Membership Inference Attacks for Face Images Against Fine-Tuned Latent Diffusion Models
Lauritz Christian Holme, Anton Mosquera Storgaard, Siavash Arjomand Bigdeli
TL;DR
The paper addresses privacy leakage through Membership Inference Attacks on Latent Diffusion Models that are finely tuned on face images. It proposes a black-box MIA where a supervised attacker $\mathbf{M_A}$ learns from positives generated by the target $\mathbf{M_T}$ and negatives from an auxiliary dataset, with performance boosted by generated negatives and visible watermarks; attack efficacy also depends on the guidance scale $s$. The results show the MIA is viable for dataset-level membership in realistic settings, with higher AUC when using generated auxiliary data and visible watermarks, while single-image membership remains challenging.
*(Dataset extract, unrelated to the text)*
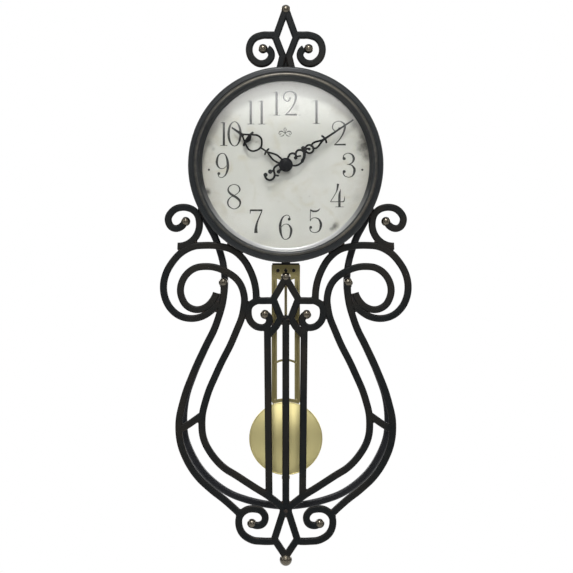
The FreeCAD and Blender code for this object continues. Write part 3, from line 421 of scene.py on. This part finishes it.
WHITE_PLASTIC = plastic("gear_nylon", (0.62, 0.61, 0.56), 0.38, 0.15)
MOTOR_PLASTIC = plastic("motor_shell", (0.05, 0.055, 0.06), 0.4)
SLEEVE = battery_sleeve()
BOARD = circuit_green()
COPPER = copper_winding()

BY_SLOT = {
    "wrought_iron": IRON, "black_iron": BLACK_IRON, "bronze_ball": BALL, "case_metal": CASE,
    "bezel_metal": BEZEL, "zinc_steel": ZINC, "clear_glass": GLASS, "dial_paper": PAPER,
    "black_plastic": BLACK_PLASTIC, "battery_wrap": SLEEVE, "board_green": BOARD,
    "copper_wire": COPPER, "gear_nylon": WHITE_PLASTIC, "brass_sheet": SHEET_BRASS,
    "bob_brass": BOB_BRASS, "hand_black": HAND, "cap_black": CAP,
}
OWN_FINISH = {"rating_nut": NUT_BRASS, "pendulum_rod": NUT_BRASS, "fixing_nut": NUT_BRASS,
              "clock_motor": MOTOR_PLASTIC}

for part in frame["record"]["subparts"]:
    shown = frame["nodes"][part["node"]]
    finish = OWN_FINISH.get(part["node"], BY_SLOT[part["material_slot"]])
    for material_slot in shown.material_slots:
        material_slot.material = finish


# ---------------------------------------------------------------- mesh helpers


def finished(name, bm, material, body, smooth=35):
    """A piece from a finished bmesh, in the row frame, riding on a CAD body."""
    bmesh.ops.remove_doubles(bm, verts=bm.verts, dist=1e-7)
    bmesh.ops.recalc_face_normals(bm, faces=bm.faces)
    mesh = bpy.data.meshes.new(name)
    bm.to_mesh(mesh)
    bm.free()
    for polygon in mesh.polygons:
        polygon.use_smooth = True
    mesh.set_sharp_from_angle(angle=math.radians(smooth))
    mesh.materials.append(material)
    piece = bpy.data.objects.new(name, mesh)
    bpy.context.scene.collection.objects.link(piece)
    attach(piece, body)
    return piece


def fuller(node, body, slot, across, deep, stroked):
    """Stands for a CAD node that is finer than the real thing: its mesh copied, and the surface moved out.

    A stroked node is a flat plate, whose corners move by the whole amount in both directions."""
    bm = bmesh.new()
    bm.from_mesh(frame["nodes"][node].data)
    bmesh.ops.remove_doubles(bm, verts=bm.verts, dist=1e-6)
    bm.normal_update()
    for vert, normal in [(vert, vert.normal.copy()) for vert in bm.verts]:
        if stroked:
            normal /= max(abs(normal.y), math.hypot(normal.x, normal.z))
        vert.co += Vector((normal.x * across, normal.y * deep, normal.z * across)) * MM
    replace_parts(finished(node + "_full", bm, BY_SLOT[slot], body), node)


# The photo's hand strokes and small balls are a little thicker than the CAD's.
fuller("hour_hand", "hour_arbor", "hand_black", 0.5, 0.1, True)
fuller("minute_hand", "minute_arbor", "hand_black", 0.55, 0.1, True)
fuller("middle_balls", "case", "bronze_ball", 0.5, 0.5, False)


def lathe(bm, profile, centre, axis, steps=48):
    """A closed turned solid: profile is (radius, height) corners, in metres, along axis from centre."""
    turn = Vector((0, 0, 1)).rotation_difference(axis).to_matrix().to_4x4()
    whole = Matrix.Translation(centre) @ turn
    rings = []
    for radius, height in profile:
        if radius < 1e-9:
            rings.append([bm.verts.new(whole @ Vector((0, 0, height)))])
            continue
        ring = []
        for number in range(steps):
            angle = 2 * math.pi * number / steps
            spot = Vector((radius * math.cos(angle), radius * math.sin(angle), height))
            ring.append(bm.verts.new(whole @ spot))
        rings.append(ring)
    for first, second in zip(rings, rings[1:] + rings[:1]):
        if len(first) == 1 and len(second) == 1:
            continue
        for number in range(steps):
            following = (number + 1) % steps
            if len(first) == 1:
                bm.faces.new((first[0], second[number], second[following]))
            elif len(second) == 1:
                bm.faces.new((first[number], second[0], first[following]))
            else:
                bm.faces.new((first[number], second[number], second[following], first[following]))


def torus(bm, centre, axis, large, small, steps=64, sides=12):
    """A plain round ring."""
    around = [2 * math.pi * number / sides for number in range(sides)]
    lathe(bm, [(large + small * math.cos(a), small * math.sin(a)) for a in around], centre, axis, steps)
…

The work highlights practical privacy risks for face-image fine-tuning of Latent Diffusion Models and informs mitigation strategies such as watermarking and careful data provenance, albeit at substantial computational cost and with domain-specific limits.
Abstract
The rise of generative image models leads to privacy concerns when it comes to the huge datasets used to train such models. This paper investigates the possibility of inferring if a set of face images was used for fine-tuning a Latent Diffusion Model (LDM). A Membership Inference Attack (MIA) method is presented for this task. Using generated auxiliary data for the training of the attack model leads to significantly better performance, and so does the use of watermarks. The guidance scale used for inference was found to have a significant influence. If a LDM is fine-tuned for long enough, the text prompt used for inference has no significant influence. The proposed MIA is found to be viable in a realistic black-box setup against LDMs fine-tuned on face-images.